Supply is no longer Sonder's moat, because owners can now reach short stay demand through several lower commitment channels. Sonder started with multi year leases, then shifted toward smaller base rent plus revenue share deals to reduce fixed costs. That helps cash burn, but it also means owners now have more leverage in negotiations, because they can compare Sonder against Airbnb enabled buildings, local managers, and hotel branded distribution that does not require handing over the whole asset.

  • Airbnb has moved upstream from serving individual hosts to working with apartment owners and operators directly. Its Airbnb friendly apartments program lets buildings allow resident hosting under building rules, and in some cases the owner takes a share of host revenue. That gives landlords a way to participate in short stay economics without signing a long master lease to Sonder.

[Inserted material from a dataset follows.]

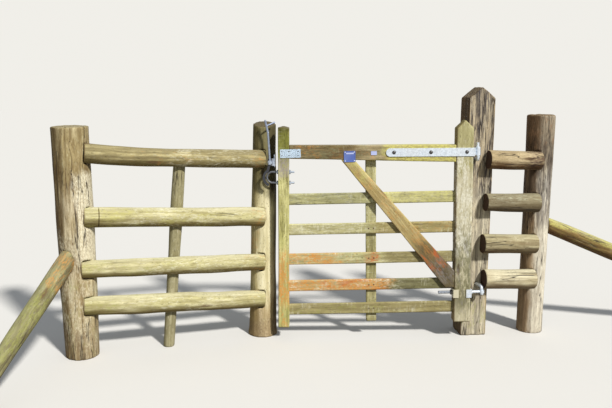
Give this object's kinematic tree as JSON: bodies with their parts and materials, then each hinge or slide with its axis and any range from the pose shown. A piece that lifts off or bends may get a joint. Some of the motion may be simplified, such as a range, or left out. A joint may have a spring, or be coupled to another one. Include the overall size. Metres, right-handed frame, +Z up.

  • Hotel brands have also become a supply side option. Homes & Villas by Marriott Bonvoy works with professional property managers, not owned inventory, and offers access to Marriott Bonvoy's 220M plus members. For an owner, that can look more attractive than a Sonder deal because it adds demand and brand reach while preserving more control over the property.
  • Other operators have already adapted by using lighter contracts. Kasa positions itself as a manager for many property types, and Wander scaled by moving to managed homes with roughly 20% to 25% revenue share. OYO's turnaround also came partly from removing minimum guarantees and leaning into pure revenue sharing. The market is teaching operators to absorb less fixed rent and accept more owner friendly economics.

The next step is a more franchise like version of alternative accommodations. The winners will be the operators that still deliver hotel level consistency, but do it with management contracts, distribution partnerships, and software, instead of locking in rent. That direction should make Sonder more capital efficient, but it also caps margin because more of the economics stay with the owner.